On Tue, Apr 28, 2020 at 10:26 AM Lorenzo Pieralisi
<lorenzo.pieralisi@xxxxxxx> wrote:
> On Mon, Apr 27, 2020 at 10:08:52PM +0200, Geert Uytterhoeven wrote:
> > On Mon, Apr 27, 2020 at 7:41 PM Bjorn Helgaas <helgaas@xxxxxxxxxx> wrote:
> > > On Sat, Apr 25, 2020 at 10:55:21AM +0200, Geert Uytterhoeven wrote:
> > > > On Fri, Apr 24, 2020 at 9:57 PM Bjorn Helgaas <helgaas@xxxxxxxxxx> wrote:
> > > > > [+cc Vaibhav]
> > > > >
> > > > > Alternate less redundant subject:
> > > > >
> > > > >   PCI: rcar: Add suspend/resume support
> > > >
> > > > Note that there's both pcie-rcar.c (this driver, for R-Car Gen2 and Gen3
> > > > PCIe) and pci-rcar-gen2.c (for R-Car Gen2 PCI).
> > > > People tend to use the prefix "PCI: rcar: " for both :-(
> > >
> > > Yeah, that's pretty broken, thanks for pointing this out!
> > >
> > > For most drivers we use a chipset name ("keystone", "imx6", "tegra",
> > > etc) as the changlog tag.  That's nice because it gives space for
> > > multiple drivers from the same vendor, but I don't know anything
> > > similarly specific for the R-Car drivers.
> > >
> > > pci-rcar-gen2.c seems to be for some sort of internal Conventional PCI
> >
> > AFAIUI it's some internal PCI glue to the *HCI USB controller.
> >
> > > bus?  The "gen2" is confusing because "Gen 2" is more commonly used
> > > for PCIe than for Conventional PCI.
> >
> > The "Gen2" applies to "R-Car", not to "PCI".
>
> Wicked :) !

pcie-rcar.c supports R-Car Gen1, Gen2, and Gen3.

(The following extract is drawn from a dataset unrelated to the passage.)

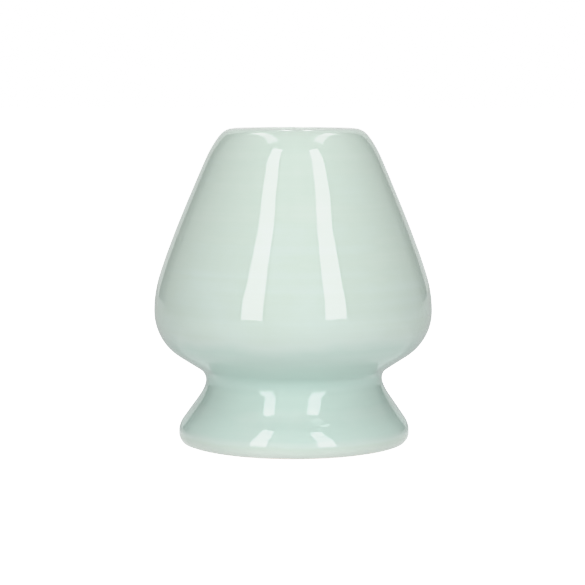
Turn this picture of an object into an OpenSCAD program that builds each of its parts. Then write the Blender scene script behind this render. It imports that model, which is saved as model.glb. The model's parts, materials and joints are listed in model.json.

> > > I would propose keeping "rcar" for the PCIe driver and using
> > > "rcar-pci" for the Conventional PCI one, but the Conventional PCI one
> >
> > (/me resists against bike-shedding)
>
> I'd agree with Bjorn - I don't know, internal vs external seems
> artificial. Certainly gen2 is misleading, it does not take much
> to improve it.

We have lots of drivers in other subsystems with "rcar-gen2" or
"rcar-gen3" as part of their names.

> > > (pci-rcar-gen2.c) seems pretty inactive.  The most recent commits are
> > > from 2018, and they're trivial cleanups.  So I'm doubtful that anybody
> > > will remember when the next change comes in.
> >
> > I guess pci-rcar-gen2.c is simpler and more mature ;-)
> > R-Car Gen2 SoCs have both (internal) PCI and PCIe, so the two drivers
> > can be used together on the same hardware.
>
> I'd remove gen2 to start with, you are better placed to know the
> internals to come up with something significant.

So we're back at "PCI: rcar: ...", for both ;-)

I'd say the main difference between the two drivers is PCI vs. PCIe.

Gr{oetje,eeting}s,

                        Geert

-- 
Geert Uytterhoeven -- There's lots of Linux beyond ia32 -- geert@xxxxxxxxxxxxxx

In personal conversations with technical people, I call myself a hacker. But
when I'm talking to journalists I just say "programmer" or something like that.